“Kahvaltı operasyonu”

‘Ölüm Tarlaları’ filminden bir kare
‘Ölüm Tarlaları’ filminden bir kare

ABD'nin adını ve suçunu zikredip ondan beri durulmaması halinde veya her daim düşman olduğu fikrini akıldan çıkartıp dost olma ihtimali seçenekler arasına dâhil edildiğinde ise “Kahvaltı Operasyonunu” düşünmek gerekir. Bu tavır ABD'nin şerrinden emin mi kılar? Elbette hayır. Ama akıbetin hayr olma ihtimalini gündemde tutar.

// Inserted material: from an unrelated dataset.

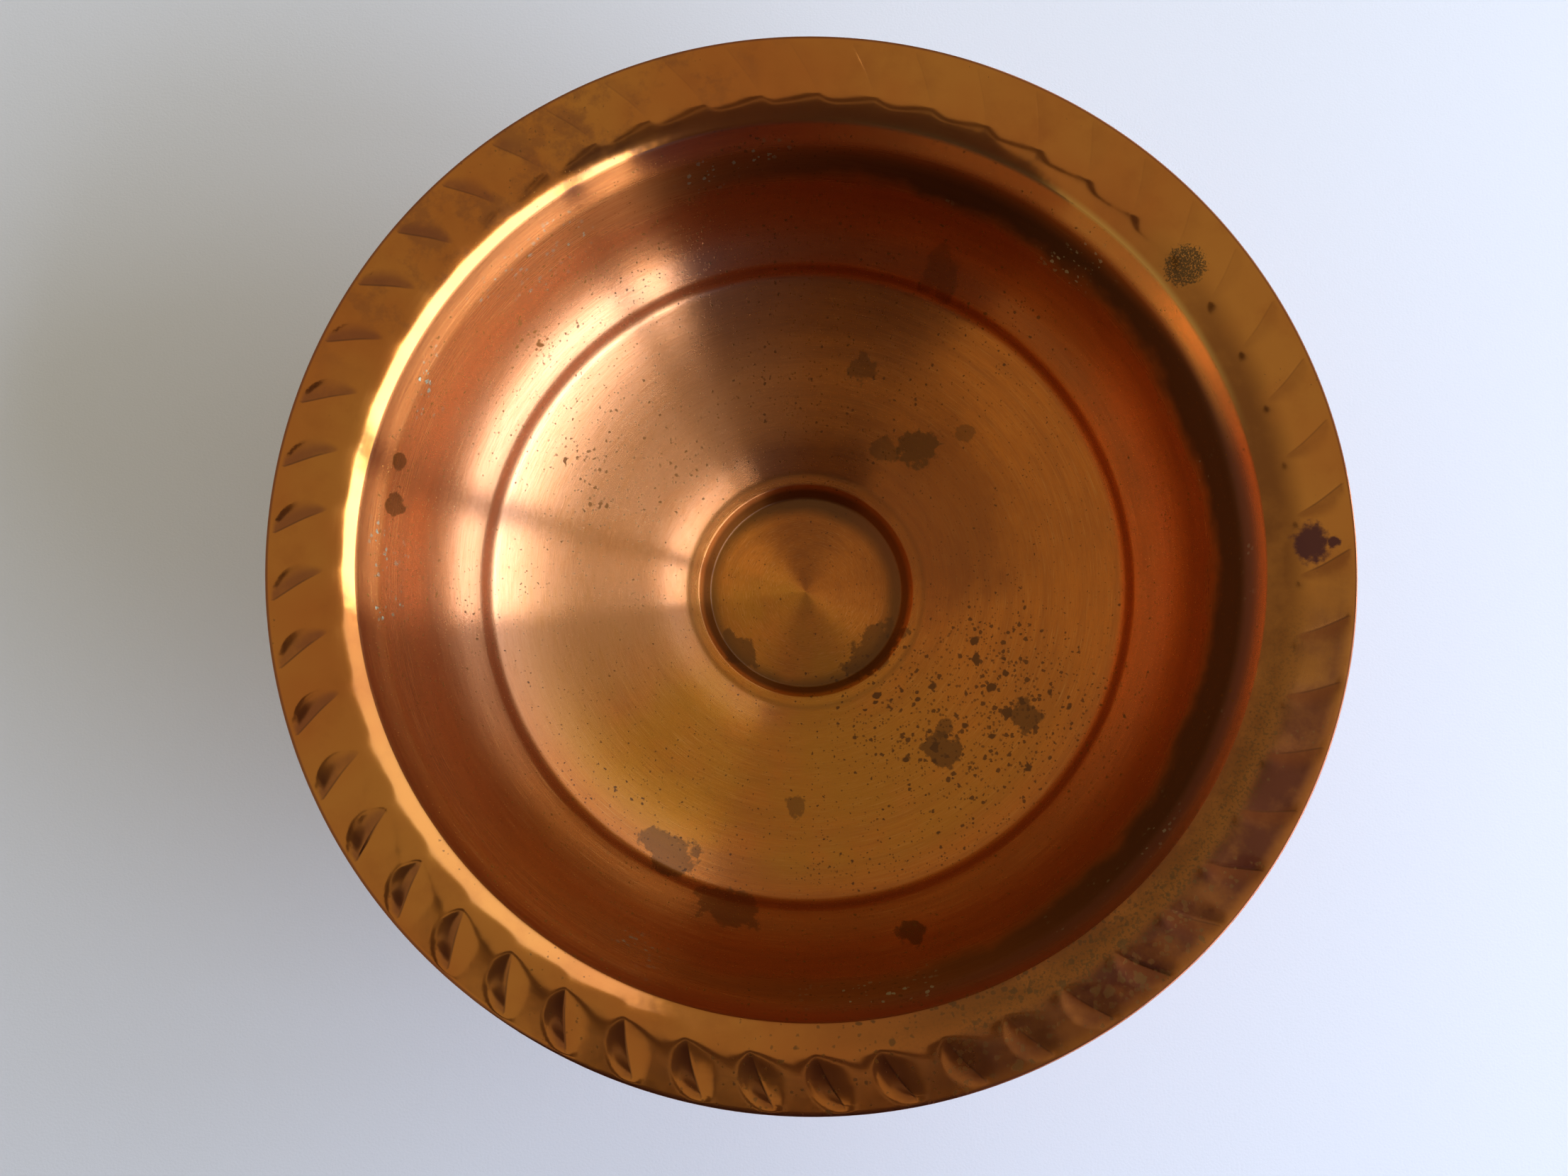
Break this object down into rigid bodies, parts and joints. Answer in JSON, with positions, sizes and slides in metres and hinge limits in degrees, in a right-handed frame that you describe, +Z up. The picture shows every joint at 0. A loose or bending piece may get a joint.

Spalding Gray bir İngiliz aktör, yazar ve monologcu. ‘Ölüm Tarlaları’ filminde rol almak üzere Tayland’a gittiğinde filmin senaryosundan başka, bir de Kamboçya halkının başına gelenlerle ilgilenmeye başlıyor.

Daha sonra, Kamboçya’nın Amerikan ordusu tarafından bombalanmasını ve Pol Pot rejimine ilişkin öğrendiği gerçekleri 1987 yılında tamamı monoloğa dayalı olarak ‘Kamboçya'ya Yüzmek’ adıyla film yapıyor. Filmin tamamı bir masa, bir bardak su, siyah bir perde ve iki haritanın yer aldığı dar mekanda çekilmiş. Gray; yer yer geriye dönüşler, kısa film ve fotoğraflar ile o günlerde yaşayanların şahitlikleri ışığında Kamboçya’daki zulmün tarihini, neredeyse iki saat boyunca soluksuz anlatıyor.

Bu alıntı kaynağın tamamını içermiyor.